The July Crisis: The Russian Viewpoint

Statement by M. Sazonov, Minister of Foreign Affairs, August 2, 1914

. . . The Russian Government, to whom the Austro-Hungarian Ambassador at St. Petersburg had communicated the text of the note [i.e., the ultimatum to Serbia] seventeen hours after its presentation at Belgrade, having taken note of the demands contained therein, could not but perceive that some of these demands were im­possible of execution as regards their substance, whilst others were presented in a form which was incompatible with the dignity of an independent State. Russia considered that the humi­liation of Serbia, involved in these demands, and equally the evident intention of Austria-Hungary to secure her own hegemony in the Balkans, which underlay her conditions, were inadmissible. The Russian Government, therefore, pointed out to Austria-Hungary in the most friendly manner that it would be desirable to re-examine the points contained in the Austro-Hungarian note. The Austro-Hungarian Government did not see their way to agree to a discussion of the note. . . .

Despite the fact that Serbia had reprobated the crime, and had shown herself ready to give Austria satisfaction to an extent beyond the expectations, not only of Russia, but also of the other Powers—despite these facts, the Austro-Hungarian Minister at Belgrade considered the Serbian reply insufficient . . . .
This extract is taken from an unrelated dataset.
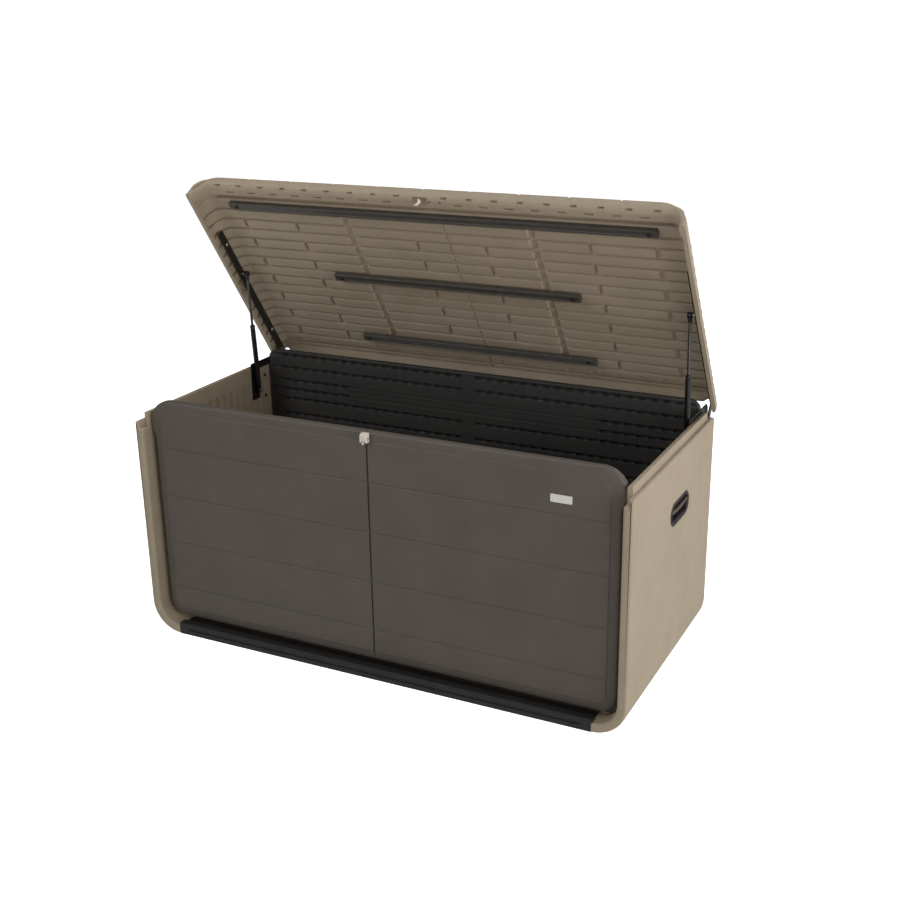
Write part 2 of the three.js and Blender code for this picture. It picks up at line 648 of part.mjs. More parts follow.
place(storageBox, 'floor_panel', floorPanel(), charcoalPlastic);
place(storageBox, 'front_panel', frontPanel(), brownPlastic);
place(storageBox, 'back_panel', backPanel(), charcoalPlastic);
place(storageBox, 'lock_staple', lockStaple(), lockMetal);
place(storageBox, 'label_plate', labelPlate(), labelPlastic);
placePair(storageBox, 'side_panel', sidePanel(), sandPlastic);
placePair(storageBox, 'hinge_plate', hingePlate(), blackSteel);
placePair(storageBox, 'hinge_pin', hingePin(), brightSteel);
placePair(storageBox, 'strut_lower_stud', lowerStud(), brightSteel);
placePair(storageBox, 'handle_cup', handleCup(), charcoalPlastic);
placePair(storageBox, 'handle_grip', handleGrip(), charcoalPlastic);
plateBolts().forEach(([y, z], i) => {
  const name = `hinge_plate_bolt_${i + 1}`;
  placePair(storageBox, name, screwX(plateInnerX, y, z, SCREW.length), blackSteel);
});
cornerScrews().forEach(([y, z], i) => {
  placePair(storageBox, `corner_screw_${i + 1}`, screwX(innerX, y, z, SCREW.length - 1), blackSteel);
});

place(lid, 'lid_panel', lidPanel(), sandPlastic);
place(lid, 'lid_lock_tab', lockTab(), lockMetal);
for (const bar of channels) place(lid, bar.name, channel(bar), channelSteel);
for (const screw of channelScrews()) place(lid, screw.name, channelScrew(screw), blackSteel);
placePair(lid, 'lid_rail', lidRail(), blackSteel);
placePair(lid, 'strut_upper_stud', upperStud(), brightSteel);
RAIL_BOLT_REACHES.forEach((reach, i) => {
  const bolt = screwX(railInnerX, -reach, railBottom + RAIL_HEIGHT / 2, railBoltLength);
  placePair(lid, `lid_rail_bolt_${i + 1}`, bolt, brightSteel);
});

for (const side of [-1, 1]) {
  const strut = new THREE.Group();
  const hand = side < 0 ? 'left' : 'right';
  strut.position.set(side * strutX, strutPivot.y, strutPivot.z);
  strut.rotation.x = strutLean;
  place(strut, `${hand}_strut_lower_eye`, lowerEye(), blackSteel);
  place(strut, `${hand}_strut_tube`, strutTube(), blackSteel);
  place(strut, `${hand}_strut_rod`, strutRod(), blackSteel);
  place(strut, `${hand}_strut_upper_eye`, upperEye(), blackSteel);
  storageBox.add(strut);
}

export default storageBox;
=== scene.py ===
"""Looks of the deck storage box: moulded panels, a ribbed lid, steel channels and gas struts.

Metres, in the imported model's frame: X along the box, the front faces -Y, Z up, the lid open.
Pieces on the lid are drawn with the lid shut, about the hinge axis, and then swung open.
"""
import json
import math

import bmesh
import bpy
import numpy as np
from mathutils import Matrix, Vector


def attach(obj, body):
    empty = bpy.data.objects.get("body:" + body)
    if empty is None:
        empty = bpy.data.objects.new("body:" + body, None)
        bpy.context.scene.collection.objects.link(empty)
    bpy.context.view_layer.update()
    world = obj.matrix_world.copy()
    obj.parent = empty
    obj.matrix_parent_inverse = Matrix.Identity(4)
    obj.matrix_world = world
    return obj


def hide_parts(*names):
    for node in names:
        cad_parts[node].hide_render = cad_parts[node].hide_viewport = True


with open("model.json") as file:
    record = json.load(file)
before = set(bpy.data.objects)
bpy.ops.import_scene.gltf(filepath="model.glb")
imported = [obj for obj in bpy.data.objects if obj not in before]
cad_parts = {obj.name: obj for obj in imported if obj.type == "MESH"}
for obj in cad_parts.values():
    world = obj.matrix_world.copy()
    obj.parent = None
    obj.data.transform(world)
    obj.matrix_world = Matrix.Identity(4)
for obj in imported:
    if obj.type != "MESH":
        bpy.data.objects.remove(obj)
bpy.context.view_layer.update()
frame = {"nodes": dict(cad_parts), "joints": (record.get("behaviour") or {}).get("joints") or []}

MM = 0.001
HANDS = {"left": -1, "right": 1}


# ---- Places read from the frame ----
def joint(name):
    return next(j for j in frame["joints"] if j["name"] == name)


def node_box(node, place=Matrix()):
    """Lowest and highest corner of a CAD node, measured in the frame that `place` puts in the world."""
    to_local = place.inverted()
    points = [to_local @ v.co for v in frame["nodes"][node].data.vertices]
    low = Vector([min(p[i] for p in points) for i in range(3)])
    high = Vector([max(p[i] for p in points) for i in range(3)])
    return low, high


HINGE = Vector(joint("lid_hinge")["pos_m"])
LID_OPEN = math.radians(joint("lid_hinge")["range_deg"][1])
LID_PLACE = Matrix.Translation(HINGE) @ Matrix.Rotation(-LID_OPEN, 4, "X")

side_high = node_box("right_side_panel")[1]
front_low, front_high = node_box("front_panel")
back_low, back_high = node_box("back_panel")
floor_low, floor_high = node_box("floor_panel")
lid_low, lid_high = node_box("lid_panel", LID_PLACE)

# ---- Sizes of the moulded panels ----
HALF_LENGTH = side_high.x
LIP_HEIGHT = 22 * MM
SHOULDER = side_high.z - LIP_HEIGHT
SIDE_CORNER = 96 * MM
SIDE_WALL = 28 * MM
RIM_DEPTH = 31.5 * MM
RIM_NOTCH = 22 * MM
LIP_WIDTH = 14 * MM
CORNER_X = HALF_LENGTH - SIDE_CORNER
SIDE_INNER = HALF_LENGTH - SIDE_WALL
PANEL_END = SIDE_INNER - 0.3 * MM
PANEL_TOP = front_high.z
PANEL_BOTTOM = front_low.z
PLANK_JOINTS = [PANEL_TOP - 146 * MM - i * 148 * MM for i in range(4)]


# ---- Colours and materials ----
def linear(colour):
    """A colour written as sRGB hex, in Blender's linear light, opaque."""
    channels = [int(colour[i:i + 2], 16) / 255 for i in (1, 3, 5)]
    return [c / 12.92 if c <= 0.04045 else ((c + 0.055) / 1.055) ** 2.4 for c in channels] + [1.0]


def add(tree, kind, inputs=None, **settings):
    """Adds a node with its settings; an input that is a socket is linked, any other is a value."""
    node = tree.nodes.new(kind)
    for key, value in settings.items():
        setattr(node, key, value)
    for socket, value in (inputs or {}).items():
        if isinstance(value, bpy.types.NodeSocket):
            tree.links.new(value, node.inputs[socket])
        else:
            node.inputs[socket].default_value = value
    return node


def new_material(name):
    """An empty material, its node tree and the place of a point in metres."""
    material = bpy.data.materials.new(name)
    material.use_nodes = True
    material.node_tree.nodes.clear()
    return material, material.node_tree, add(material.node_tree, "ShaderNodeTexCoord").outputs["Object"]


def patches(tree, place, size, low, high, stretch=(1, 1, 1), detail=3.0):
    """Soft uneven patches of about `size` metres, between the values `low` and `high`."""
    scaled = add(tree, "ShaderNodeVectorMath", {0: place, 1: stretch}, operation="MULTIPLY")
    noise = add(tree, "ShaderNodeTexNoise", {"Vector": scaled.outputs[0], "Scale": 1 / size,
                                             "Detail": detail})
    spread = add(tree, "ShaderNodeMapRange", {"Value": noise.outputs["Fac"], "From Min": 0.3,
                                              "From Max": 0.7, "To Min": low, "To Max": high})
    return spread.outputs["Result"]


def blend_colours(tree, share, first, second):
    mix = add(tree, "ShaderNodeMix", {"Factor": share}, data_type="RGBA")
    for socket, colour in ((6, first), (7, second)):
        if isinstance(colour, bpy.types.NodeSocket):
            tree.links.new(colour, mix.inputs[socket])
        else:
            mix.inputs[socket].default_value = linear(colour)
    return mix.outputs[2]


def finish_material(material, tree, shader_inputs):
    shader = add(tree, "ShaderNodeBsdfPrincipled", shader_inputs)
    add(tree, "ShaderNodeOutputMaterial", {"Surface": shader.outputs[0]})
    return material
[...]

Russia let it be clearly understood that she could accept a peaceful settlement of the question only so far as it involved no humiliation of Serbia as an independent State. Unhappily all the efforts of the Russian Government to this end were fruitless. The Austro-Hungarian Government, which had shunned any attempt at conciliatory intervention by the Powers in the Austrian dispute with Serbia, proceeded to mobilize and declared war officially against Serbia, and the following day Belgrade [the Serb capital] was bombarded. The manifesto which accompanied the declaration of war openly accuses Serbia of having prepared and carried out the crime of Sarajevo. Such an accusation of a crime at common law, launched against a whole people and a whole State, aroused, by its evident inanity, widespread sympathy for Serbia throughout all classes of European society.

In consequence of this behavior of the Austro-Hungarian Government, in spite of Russia's declaration that she could not remain indifferent to the fate of Serbia, the Russian Government considered it necessary to order mobilization [against Austria] in the military dis­tricts of Kiev, Odessa, Moscow, and Kazan. This decision was rendered necessary by the fact that since the date when the Austro-Hungarian note was communicated to the Serbian Government, and since the first steps taken by Russia, five days had elapsed, and yet the Vienna Cabinet had not taken one step to meet Russia halfway in her efforts towards peace. Indeed, quite the contrary; for the mobilization of half of the Austro-Hungarian army had been ordered. . . . .

When questioned by the German Ambassador as to the con­ditions on which we would still agree to suspend our prepara­tions, the [Russian] Minister for Foreign Affairs declared that these con­ditions were Austria's recognition that the Austro-Serbian question had assumed a European character, and a declaration by her that she agreed not to insist upon such of her demands as were incompatible with the sovereign rights of Serbia. Germany considered this Russian proposal unacceptable to Austria-Hungary.

The failure of our proposals for peace compelled us to extend the scope of our precautionary military measures. The Berlin Cabinet questioned us on this, and we replied that Russia was compelled to begin preparations so as to be ready for every emergency.

But while taking this precautionary step, Russia did not on that account abandon her strenuous efforts to find some solution of the situation, and she announced that she was ready to accent any proposed settlement of the problem that might be put forward, provided it complied with the conditions laid down by her.

In spite of this conciliatory communication, the German Government on the 31st July demanded of the Russian Government that they should suspend their military measures by midday on the 1st August and threatened, should they fail to comply, to proceed to general mobilization.

On the following day, the 1st August, the German Ambassador, on behalf of his Government, forwarded a decla­ration of war to the Minister for Foreign Affairs.